Janeiro Branco do GDF: um show de marketing sem ação*

Janeiro branco: o caos na RAPS do DF

No mês do Janeiro Branco, que deveria simbolizar a conscientização sobre saúde mental, o Governo do Distrito Federal (GDF) demonstra que suas campanhas são apenas uma fachada publicitária. O caos na Rede de Atenção Psicossocial (RAPS) é uma evidência inquestionável de negligência. Enquanto o governo divulga iniciativas superficiais, a população sofre com um sistema desestruturado e incapaz de atender às demandas crescentes de saúde mental.

O trágico episódio envolvendo o delegado Mikhail Rocha é um retrato fiel da precariedade do sistema. Após apresentar problemas psiquiátricos, o delegado foi afastado do cargo, mas não recebeu suporte adequado. Sua crise culminou em um ataque que vitimou três mulheres. A reação do governo foi a mesma de sempre: discursos vazios e “ações” sem impacto prático.

Em evento recente, um dos representantes do GDF apontou a necessidade de “buscar ajuda”. Mas qual ajuda? O Distrito Federal conta com apenas 98 psiquiatras na rede pública, para atender uma população de mais de 3 milhões de habitantes. Isso equivale a um psiquiatra para cada 30 mil pessoas, número totalmente incompatível com a demanda crescente. Aqui, um detalhe importante, sobre o qual venho falando sempre: não faltam médicos no DF, falta vontade política! Há, registrados no CRM-DF, 502 psiquiatras ativos: novamente, são apenas 98 na rede SUS.

A ansiedade e a depressão lideram as causas de afastamentos do trabalho no Distrito Federal. Em 2023, houve uma média de três afastamentos diários devido a transtornos mentais. O total de trabalhadores afastados saltou de 859 em 2022 para 1.244 em 2023, um aumento preocupante que reflete a crise no suporte à saúde mental.

Apesar desses dados alarmantes, o GDF insiste em divulgar soluções improvisadas, como a nomeação de 20 psiquiatras e a promessa de construção de cinco Centros de Atenção Psicossocial (CAPS) até 2026. A realidade é que, mesmo com essas promessas, a rede continua muito aquém do mínimo necessário. Apenas 3 psiquiatras atendem no CAPS mais bem equipados do DF: um reflexo direto do desinteresse do governo em estruturar a saúde mental como prioridade.
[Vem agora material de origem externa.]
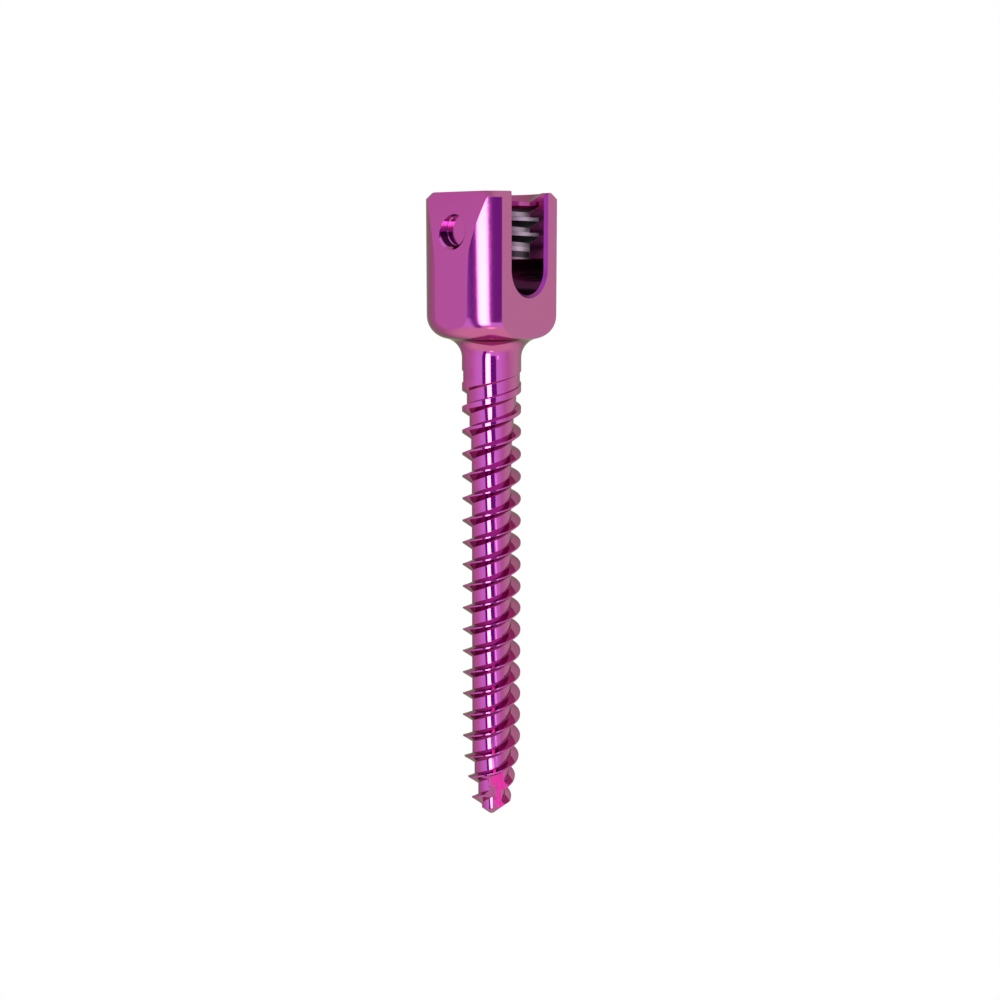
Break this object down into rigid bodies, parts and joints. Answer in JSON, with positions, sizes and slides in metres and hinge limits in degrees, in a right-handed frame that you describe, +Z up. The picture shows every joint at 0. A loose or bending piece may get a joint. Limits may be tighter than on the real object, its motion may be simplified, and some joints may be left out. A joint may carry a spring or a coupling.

Os indicadores da Rede de Atenção Psicossocial do DF estão entre os piores do Brasil. Há um número insuficiente de CAPS e uma cobertura populacional precária. Até recentemente, sequer existiam Residências Terapêuticas (RTs). Atualmente, o DF conta com apenas duas RTs, um número irrisório para as demandas regionais. Somado a isso, há apenas uma Unidade de Acolhimento (UA) em todo o território, enquanto a atenção básica, que deveria ser a porta de entrada, também é falha e insuficiente: uma das piores do Brasil em cobertura.

De 2020 a 2024, o número de atendimentos anuais na rede de atenção psicossocial do DF caiu 32,2%. Saindo de 36.974 para 20.991. Esse dado alarmante demonstra que, ao invés de melhorar, a situação tem piorado ano após ano.

Em um dos casos mais trágicos, uma paciente psiquiátrica morreu no Hospital São Vicente de Paula após sofrer uma crise grave. Ela passou horas imobilizada e teve convulsões antes de falecer, em plena noite de Natal. Casos como esse evidenciam o descaso e a ausência de condições básicas para atendimento na rede pública.

Enquanto o GDF promove o Janeiro Branco, alardeando a criação de uma Subsecretaria de Saúde Mental, a realidade nos CAPS, hospitais e Unidades de Acolhimento é desesperadora. A campanha não passa de uma cortina de fumaça para esconder um sistema falido e a ausência de planejamento efetivo.

Não há como falar em avanços enquanto faltam profissionais para atender a população, os poucos recursos são mal distribuídos e os próprios servidores da saúde não recebem apoio adequado para enfrentar os desafios diários. Hoje, essa é a verdade sobre a Rede de Atenção Psicossocial do DF. Por isso, o Governo do Distrito Federal precisa deixar de lado o marketing vazio e tratar a saúde mental como uma prioridade verdadeira. Trocando em miúdos: precisa ampliar a rede de atendimento, realizar concursos públicos, garantir condições dignas de trabalho, (porque quem trata também está adoecendo), oferecer salários competitivos e investir em prevenção e acolhimento.

Sem essas medidas, o Janeiro Branco continua sendo apenas mais uma campanha vazia, incapaz de transformar a realidade da saúde mental no DF. O caos é crônico. E não será com factóides eleitoreiros que os problemas serão resolvidos.